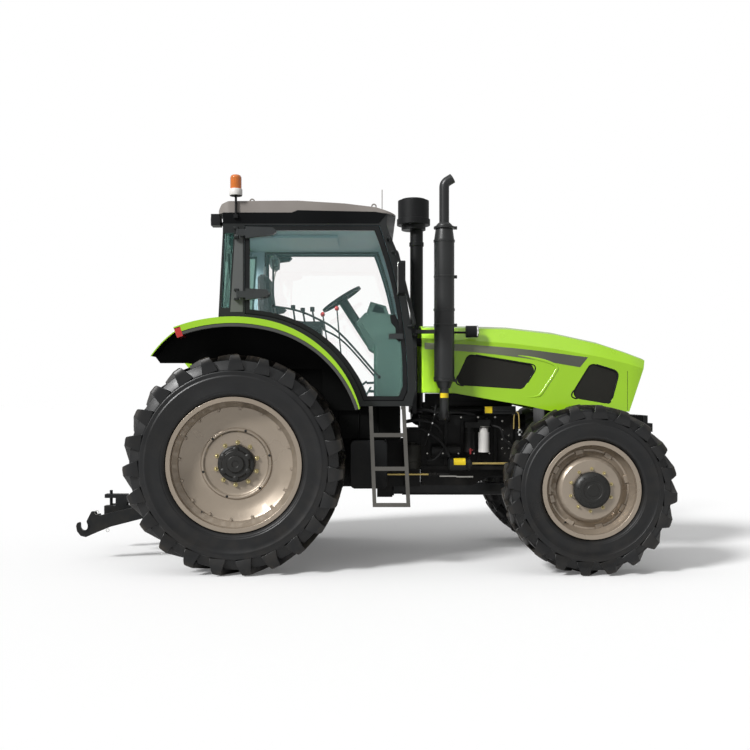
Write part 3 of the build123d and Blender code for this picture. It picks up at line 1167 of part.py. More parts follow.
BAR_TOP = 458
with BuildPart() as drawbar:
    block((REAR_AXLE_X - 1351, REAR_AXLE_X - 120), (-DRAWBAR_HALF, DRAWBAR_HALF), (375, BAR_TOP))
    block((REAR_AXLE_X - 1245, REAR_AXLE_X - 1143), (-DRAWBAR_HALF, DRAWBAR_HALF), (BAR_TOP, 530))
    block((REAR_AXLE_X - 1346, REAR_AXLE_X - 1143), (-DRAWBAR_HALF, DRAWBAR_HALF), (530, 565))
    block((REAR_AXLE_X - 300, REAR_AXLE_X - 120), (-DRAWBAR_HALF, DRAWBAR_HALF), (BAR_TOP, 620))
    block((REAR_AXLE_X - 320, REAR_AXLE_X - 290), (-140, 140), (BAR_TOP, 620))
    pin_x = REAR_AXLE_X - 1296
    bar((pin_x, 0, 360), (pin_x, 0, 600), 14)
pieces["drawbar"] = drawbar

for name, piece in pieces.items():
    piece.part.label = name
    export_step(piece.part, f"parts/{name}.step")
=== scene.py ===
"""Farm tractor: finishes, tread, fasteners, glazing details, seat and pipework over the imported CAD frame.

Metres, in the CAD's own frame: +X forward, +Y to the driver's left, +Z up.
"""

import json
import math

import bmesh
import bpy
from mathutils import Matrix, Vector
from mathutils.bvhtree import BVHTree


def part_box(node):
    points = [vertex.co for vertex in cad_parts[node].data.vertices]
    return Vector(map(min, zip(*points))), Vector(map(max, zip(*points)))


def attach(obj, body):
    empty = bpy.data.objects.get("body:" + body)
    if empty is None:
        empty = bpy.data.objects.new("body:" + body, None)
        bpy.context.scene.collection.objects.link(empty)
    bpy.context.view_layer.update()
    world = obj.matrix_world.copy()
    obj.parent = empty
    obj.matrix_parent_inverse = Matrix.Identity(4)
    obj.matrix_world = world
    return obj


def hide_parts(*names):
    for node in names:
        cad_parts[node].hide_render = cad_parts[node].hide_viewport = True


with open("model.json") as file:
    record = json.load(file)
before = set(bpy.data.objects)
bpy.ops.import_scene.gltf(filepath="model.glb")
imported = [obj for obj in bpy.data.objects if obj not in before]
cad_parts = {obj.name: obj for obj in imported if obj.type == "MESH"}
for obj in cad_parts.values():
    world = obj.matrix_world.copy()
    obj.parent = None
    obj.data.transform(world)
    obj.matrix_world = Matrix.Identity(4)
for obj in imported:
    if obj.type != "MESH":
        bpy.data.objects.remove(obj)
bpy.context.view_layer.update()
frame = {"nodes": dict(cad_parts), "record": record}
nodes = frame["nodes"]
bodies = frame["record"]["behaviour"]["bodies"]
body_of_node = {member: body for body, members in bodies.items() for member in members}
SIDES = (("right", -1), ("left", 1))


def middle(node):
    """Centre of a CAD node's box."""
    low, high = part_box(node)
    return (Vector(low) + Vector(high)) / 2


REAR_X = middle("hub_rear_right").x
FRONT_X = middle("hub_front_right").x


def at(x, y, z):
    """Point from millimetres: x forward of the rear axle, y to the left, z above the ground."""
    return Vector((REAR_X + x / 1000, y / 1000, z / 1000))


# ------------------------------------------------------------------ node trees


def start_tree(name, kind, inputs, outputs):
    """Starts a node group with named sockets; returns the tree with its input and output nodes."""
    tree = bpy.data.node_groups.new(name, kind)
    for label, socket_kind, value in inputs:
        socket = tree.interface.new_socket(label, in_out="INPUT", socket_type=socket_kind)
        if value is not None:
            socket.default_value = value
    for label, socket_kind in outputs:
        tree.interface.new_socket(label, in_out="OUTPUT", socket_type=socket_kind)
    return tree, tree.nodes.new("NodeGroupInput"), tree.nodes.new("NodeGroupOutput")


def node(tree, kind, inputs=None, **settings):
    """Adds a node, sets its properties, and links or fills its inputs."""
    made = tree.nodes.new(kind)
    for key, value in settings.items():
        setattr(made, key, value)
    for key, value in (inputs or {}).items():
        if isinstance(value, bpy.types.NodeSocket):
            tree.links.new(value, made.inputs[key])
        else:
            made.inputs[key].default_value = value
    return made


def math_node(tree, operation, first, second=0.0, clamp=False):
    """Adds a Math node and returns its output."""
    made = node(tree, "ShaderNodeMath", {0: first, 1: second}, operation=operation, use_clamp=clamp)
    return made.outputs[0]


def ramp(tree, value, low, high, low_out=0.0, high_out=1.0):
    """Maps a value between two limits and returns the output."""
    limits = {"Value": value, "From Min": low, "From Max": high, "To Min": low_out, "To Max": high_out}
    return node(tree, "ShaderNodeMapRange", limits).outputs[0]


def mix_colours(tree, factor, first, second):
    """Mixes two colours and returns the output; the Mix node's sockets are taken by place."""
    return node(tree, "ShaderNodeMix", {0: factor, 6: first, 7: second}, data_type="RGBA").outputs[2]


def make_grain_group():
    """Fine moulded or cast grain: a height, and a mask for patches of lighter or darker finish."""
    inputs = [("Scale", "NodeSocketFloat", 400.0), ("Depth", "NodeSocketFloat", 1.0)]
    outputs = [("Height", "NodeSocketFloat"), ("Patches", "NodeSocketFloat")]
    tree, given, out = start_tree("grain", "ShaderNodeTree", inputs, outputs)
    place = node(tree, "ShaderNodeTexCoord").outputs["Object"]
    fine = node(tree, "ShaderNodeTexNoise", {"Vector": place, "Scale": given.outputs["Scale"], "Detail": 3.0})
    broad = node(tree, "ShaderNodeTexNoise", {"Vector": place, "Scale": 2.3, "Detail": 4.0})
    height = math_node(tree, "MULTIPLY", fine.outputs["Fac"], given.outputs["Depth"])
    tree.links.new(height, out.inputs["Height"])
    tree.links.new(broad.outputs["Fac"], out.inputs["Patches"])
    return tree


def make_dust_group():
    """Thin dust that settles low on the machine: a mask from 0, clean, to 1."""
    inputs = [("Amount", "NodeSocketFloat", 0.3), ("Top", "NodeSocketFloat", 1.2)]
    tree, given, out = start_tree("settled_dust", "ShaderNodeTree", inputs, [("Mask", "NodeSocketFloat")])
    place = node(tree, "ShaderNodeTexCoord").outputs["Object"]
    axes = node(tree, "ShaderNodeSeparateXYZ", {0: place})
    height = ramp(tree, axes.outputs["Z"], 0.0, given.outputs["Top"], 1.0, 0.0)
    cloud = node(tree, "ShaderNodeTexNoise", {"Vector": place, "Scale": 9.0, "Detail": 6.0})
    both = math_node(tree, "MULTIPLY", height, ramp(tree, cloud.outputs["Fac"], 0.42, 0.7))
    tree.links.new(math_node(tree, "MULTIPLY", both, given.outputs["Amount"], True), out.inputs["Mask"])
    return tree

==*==

**YOUR GOAL:**
Return the listing above word for word.

**THE RESULT:**
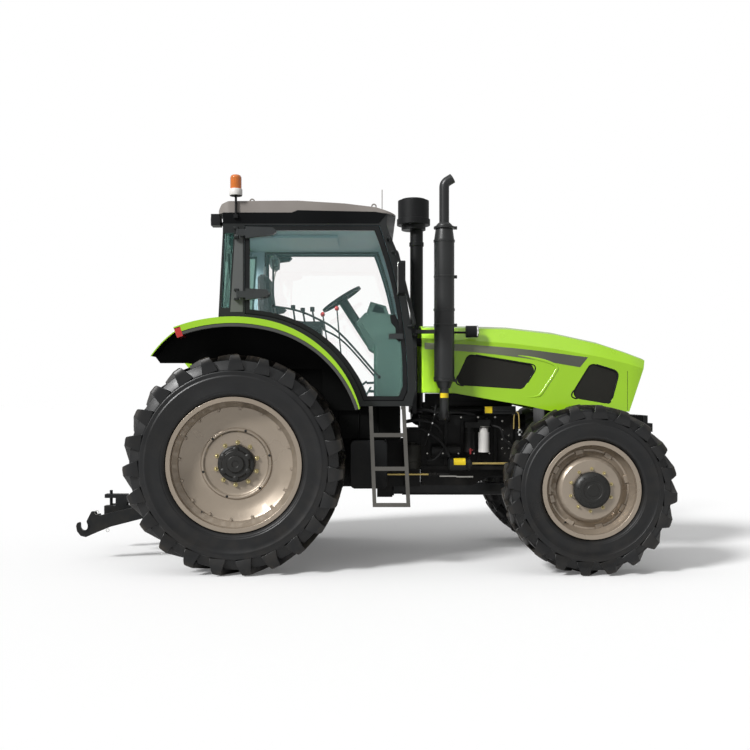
Write part 3 of the build123d and Blender code for this picture. It picks up at line 1167 of part.py. More parts follow.
BAR_TOP = 458
with BuildPart() as drawbar:
    block((REAR_AXLE_X - 1351, REAR_AXLE_X - 120), (-DRAWBAR_HALF, DRAWBAR_HALF), (375, BAR_TOP))
    block((REAR_AXLE_X - 1245, REAR_AXLE_X - 1143), (-DRAWBAR_HALF, DRAWBAR_HALF), (BAR_TOP, 530))
    block((REAR_AXLE_X - 1346, REAR_AXLE_X - 1143), (-DRAWBAR_HALF, DRAWBAR_HALF), (530, 565))
    block((REAR_AXLE_X - 300, REAR_AXLE_X - 120), (-DRAWBAR_HALF, DRAWBAR_HALF), (BAR_TOP, 620))
    block((REAR_AXLE_X - 320, REAR_AXLE_X - 290), (-140, 140), (BAR_TOP, 620))
    pin_x = REAR_AXLE_X - 1296
    bar((pin_x, 0, 360), (pin_x, 0, 600), 14)
pieces["drawbar"] = drawbar

for name, piece in pieces.items():
    piece.part.label = name
    export_step(piece.part, f"parts/{name}.step")
=== scene.py ===
"""Farm tractor: finishes, tread, fasteners, glazing details, seat and pipework over the imported CAD frame.

Metres, in the CAD's own frame: +X forward, +Y to the driver's left, +Z up.
"""

import json
import math

import bmesh
import bpy
from mathutils import Matrix, Vector
from mathutils.bvhtree import BVHTree


def part_box(node):
    points = [vertex.co for vertex in cad_parts[node].data.vertices]
    return Vector(map(min, zip(*points))), Vector(map(max, zip(*points)))


def attach(obj, body):
    empty = bpy.data.objects.get("body:" + body)
    if empty is None:
        empty = bpy.data.objects.new("body:" + body, None)
        bpy.context.scene.collection.objects.link(empty)
    bpy.context.view_layer.update()
    world = obj.matrix_world.copy()
    obj.parent = empty
    obj.matrix_parent_inverse = Matrix.Identity(4)
    obj.matrix_world = world
    return obj


def hide_parts(*names):
    for node in names:
        cad_parts[node].hide_render = cad_parts[node].hide_viewport = True


with open("model.json") as file:
    record = json.load(file)
before = set(bpy.data.objects)
bpy.ops.import_scene.gltf(filepath="model.glb")
imported = [obj for obj in bpy.data.objects if obj not in before]
cad_parts = {obj.name: obj for obj in imported if obj.type == "MESH"}
for obj in cad_parts.values():
    world = obj.matrix_world.copy()
    obj.parent = None
    obj.data.transform(world)
    obj.matrix_world = Matrix.Identity(4)
for obj in imported:
    if obj.type != "MESH":
        bpy.data.objects.remove(obj)
bpy.context.view_layer.update()
frame = {"nodes": dict(cad_parts), "record": record}
nodes = frame["nodes"]
bodies = frame["record"]["behaviour"]["bodies"]
body_of_node = {member: body for body, members in bodies.items() for member in members}
SIDES = (("right", -1), ("left", 1))


def middle(node):
    """Centre of a CAD node's box."""
    low, high = part_box(node)
    return (Vector(low) + Vector(high)) / 2


REAR_X = middle("hub_rear_right").x
FRONT_X = middle("hub_front_right").x


def at(x, y, z):
    """Point from millimetres: x forward of the rear axle, y to the left, z above the ground."""
    return Vector((REAR_X + x / 1000, y / 1000, z / 1000))


# ------------------------------------------------------------------ node trees


def start_tree(name, kind, inputs, outputs):
    """Starts a node group with named sockets; returns the tree with its input and output nodes."""
    tree = bpy.data.node_groups.new(name, kind)
    for label, socket_kind, value in inputs:
        socket = tree.interface.new_socket(label, in_out="INPUT", socket_type=socket_kind)
        if value is not None:
            socket.default_value = value
    for label, socket_kind in outputs:
        tree.interface.new_socket(label, in_out="OUTPUT", socket_type=socket_kind)
    return tree, tree.nodes.new("NodeGroupInput"), tree.nodes.new("NodeGroupOutput")


def node(tree, kind, inputs=None, **settings):
    """Adds a node, sets its properties, and links or fills its inputs."""
    made = tree.nodes.new(kind)
    for key, value in settings.items():
        setattr(made, key, value)
    for key, value in (inputs or {}).items():
        if isinstance(value, bpy.types.NodeSocket):
            tree.links.new(value, made.inputs[key])
        else:
            made.inputs[key].default_value = value
    return made


def math_node(tree, operation, first, second=0.0, clamp=False):
    """Adds a Math node and returns its output."""
    made = node(tree, "ShaderNodeMath", {0: first, 1: second}, operation=operation, use_clamp=clamp)
    return made.outputs[0]


def ramp(tree, value, low, high, low_out=0.0, high_out=1.0):
    """Maps a value between two limits and returns the output."""
    limits = {"Value": value, "From Min": low, "From Max": high, "To Min": low_out, "To Max": high_out}
    return node(tree, "ShaderNodeMapRange", limits).outputs[0]


def mix_colours(tree, factor, first, second):
    """Mixes two colours and returns the output; the Mix node's sockets are taken by place."""
    return node(tree, "ShaderNodeMix", {0: factor, 6: first, 7: second}, data_type="RGBA").outputs[2]


def make_grain_group():
    """Fine moulded or cast grain: a height, and a mask for patches of lighter or darker finish."""
    inputs = [("Scale", "NodeSocketFloat", 400.0), ("Depth", "NodeSocketFloat", 1.0)]
    outputs = [("Height", "NodeSocketFloat"), ("Patches", "NodeSocketFloat")]
    tree, given, out = start_tree("grain", "ShaderNodeTree", inputs, outputs)
    place = node(tree, "ShaderNodeTexCoord").outputs["Object"]
    fine = node(tree, "ShaderNodeTexNoise", {"Vector": place, "Scale": given.outputs["Scale"], "Detail": 3.0})
    broad = node(tree, "ShaderNodeTexNoise", {"Vector": place, "Scale": 2.3, "Detail": 4.0})
    height = math_node(tree, "MULTIPLY", fine.outputs["Fac"], given.outputs["Depth"])
    tree.links.new(height, out.inputs["Height"])
    tree.links.new(broad.outputs["Fac"], out.inputs["Patches"])
    return tree


def make_dust_group():
    """Thin dust that settles low on the machine: a mask from 0, clean, to 1."""
    inputs = [("Amount", "NodeSocketFloat", 0.3), ("Top", "NodeSocketFloat", 1.2)]
    tree, given, out = start_tree("settled_dust", "ShaderNodeTree", inputs, [("Mask", "NodeSocketFloat")])
    place = node(tree, "ShaderNodeTexCoord").outputs["Object"]
    axes = node(tree, "ShaderNodeSeparateXYZ", {0: place})
    height = ramp(tree, axes.outputs["Z"], 0.0, given.outputs["Top"], 1.0, 0.0)
    cloud = node(tree, "ShaderNodeTexNoise", {"Vector": place, "Scale": 9.0, "Detail": 6.0})
    both = math_node(tree, "MULTIPLY", height, ramp(tree, cloud.outputs["Fac"], 0.42, 0.7))
    tree.links.new(math_node(tree, "MULTIPLY", both, given.outputs["Amount"], True), out.inputs["Mask"])
    return tree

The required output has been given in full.